▶ **YOUR OBJECTIVE**: Only the number is wanted: how many lines contain the string "import"?

▶ **SOURCE EXCERPT**:
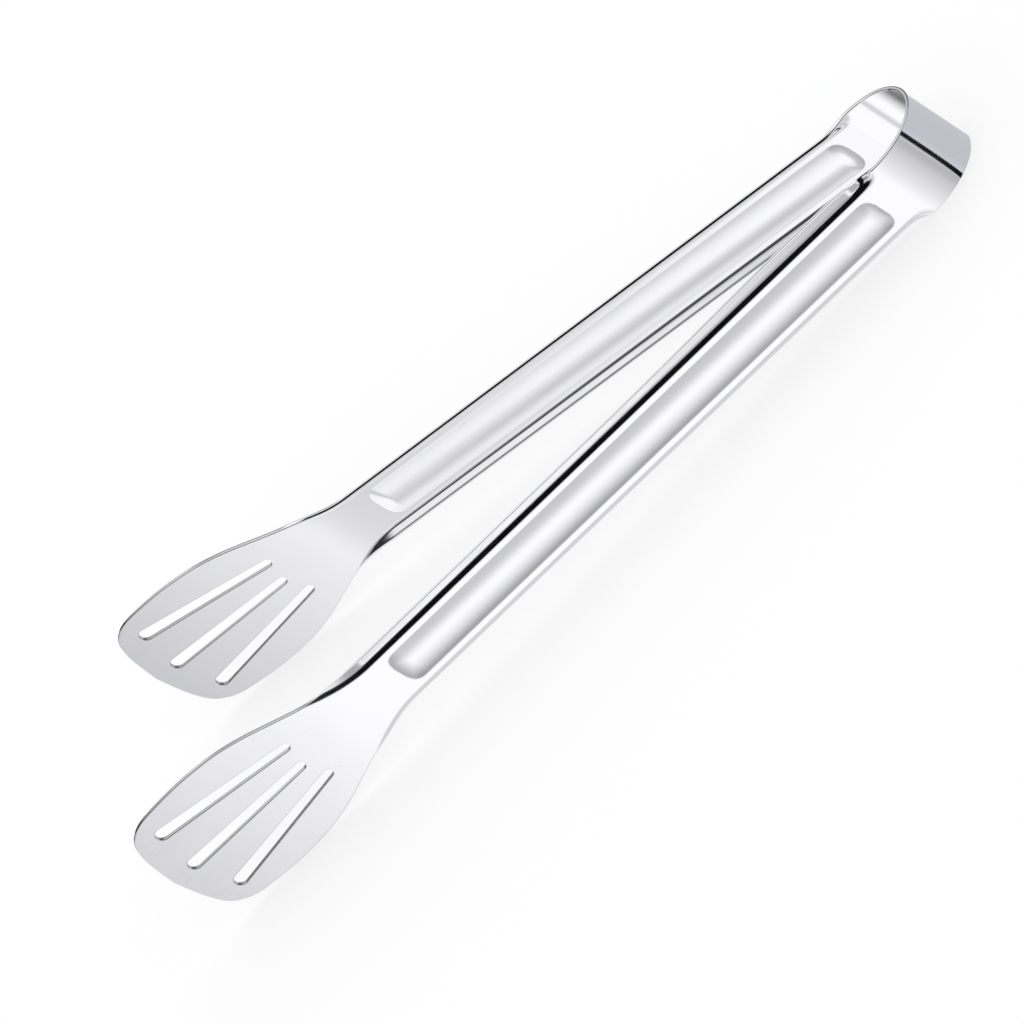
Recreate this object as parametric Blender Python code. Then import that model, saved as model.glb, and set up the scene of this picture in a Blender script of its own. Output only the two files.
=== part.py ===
import bmesh
import bpy
import numpy as np
from math import atan2, cos, degrees, pi, radians, sin, sqrt, tan
from mathutils import Matrix, Vector

# Serving tongs, pressed from one strip of sheet and lying on their side.
# All lengths are in metres and all angles are in degrees.
# The strip is described in its own frame first: the nose of the bow is at zero, x runs from the
# blades toward the nose, y is the opening direction and z runs across the width of the strip.
# A place along the strip is its distance from the nose.

# Sheet and strip
SHEET = 0.0011
STRIP_WIDTH = 0.0228
TOTAL_LENGTH = 0.301

# Bow, measured on its outside. The crown is its middle zone, out to this angle on each side.
BOW_DEPTH = 0.0185
BOW_HEIGHT = 0.0280
CROWN_HALF_ANGLE = 49.0

# Arms: how they leave the bow, and the edges folded inward along the handles
ARM_FLARE_ANGLE = 5.7
FLARE_RADIUS = 0.040
NECK_LENGTH = 0.0085
FLANGE_LENGTH = 0.00215
FOLD_ANGLE = 52.0
FOLD_RADIUS = 0.0013

# Shallow trough pressed into the outside of each handle. Its ends round off over the end length,
# with corners that are fuller than an ellipse where the roundness is above 2.
GROOVE_BOW_MARGIN = 0.0062
GROOVE_BLADE_MARGIN = 0.0034
GROOVE_SIDE_MARGIN = 0.0013
GROOVE_DEPTH = 0.0007
GROOVE_END_LENGTH = 0.0050
GROOVE_ROUNDNESS = 3.3
GROOVE_COLUMN_SHARES = (0.0, 0.3, 0.6, 0.85, 1.0)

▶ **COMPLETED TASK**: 6